Author: sectoranalyst   |  Publish date: Wed, 20 Nov 2019, 4:55 PM


Results Review

  • Berjaya Sports Toto’s (BJToto) 1QFY20 core profit accounted for 17.5% of our full-year forecast and 20.9% of consensus estimates. We consider this as within expectations after taking into consideration that ticket sales tend to be seasonally strong during Chinese New Year in January or February.
  • For comparison purpose, due to a change in financial year, we adjust 1Q and 4QFY19 earnings by blending previous year results ended April (see Table 3) to eliminate timing difference. Overall, BJToto’s 1QFY20 core earnings declined by 22.6% YoY due to 1) lesser draws of 42 times in 1QFY20 versus 46 times in the same period last year with 1 reduction in normal draw and 3 in special draw. 2) margin contraction in the car franchising segment as 1QFY19 earnings were boosted by the launch of new models with high margins.
  • In terms of balance sheet quality, 1QFY20 net gearing escalated to 0.96x (vs 0.87x as at Oct-18).
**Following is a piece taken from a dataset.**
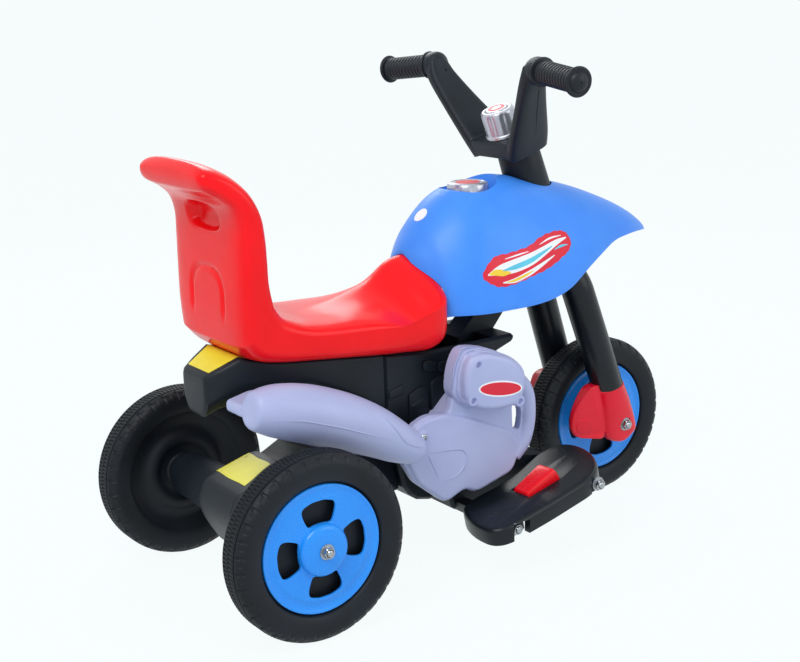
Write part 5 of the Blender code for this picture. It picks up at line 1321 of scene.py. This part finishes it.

However, the group has managed to refinance its short-term debts with long-term financing, resulting in improvement in current ratio to 1.3x (vs 0.8x as at Oct-18).
  • For this quarter, BJToto declared a first interim dividend of 4sen/share, similar to 2QFY19 ended Oct-18. This is in line with our dividend projections of 16sen/share for FY20.

Impact

  • No change to our FY20-21 earnings projections.

Outlook

  • In our opinion, the stern penalties introduced in Budget 2020 against illegal gamblers, which comprised a higher minimum mandatory penalty of RM100,000 and a minimum mandatory jail sentence of 6 months, could effectively curb black market activities in the NFO industry in Malaysia. We believe the penalties are big enough to stop gamblers from taking unnecessary risks for additional prizes.

Valuation

  • Maintain Buy with unchanged DDM-valuation of RM2.93/share based on unchanged discount rate of 10.6%.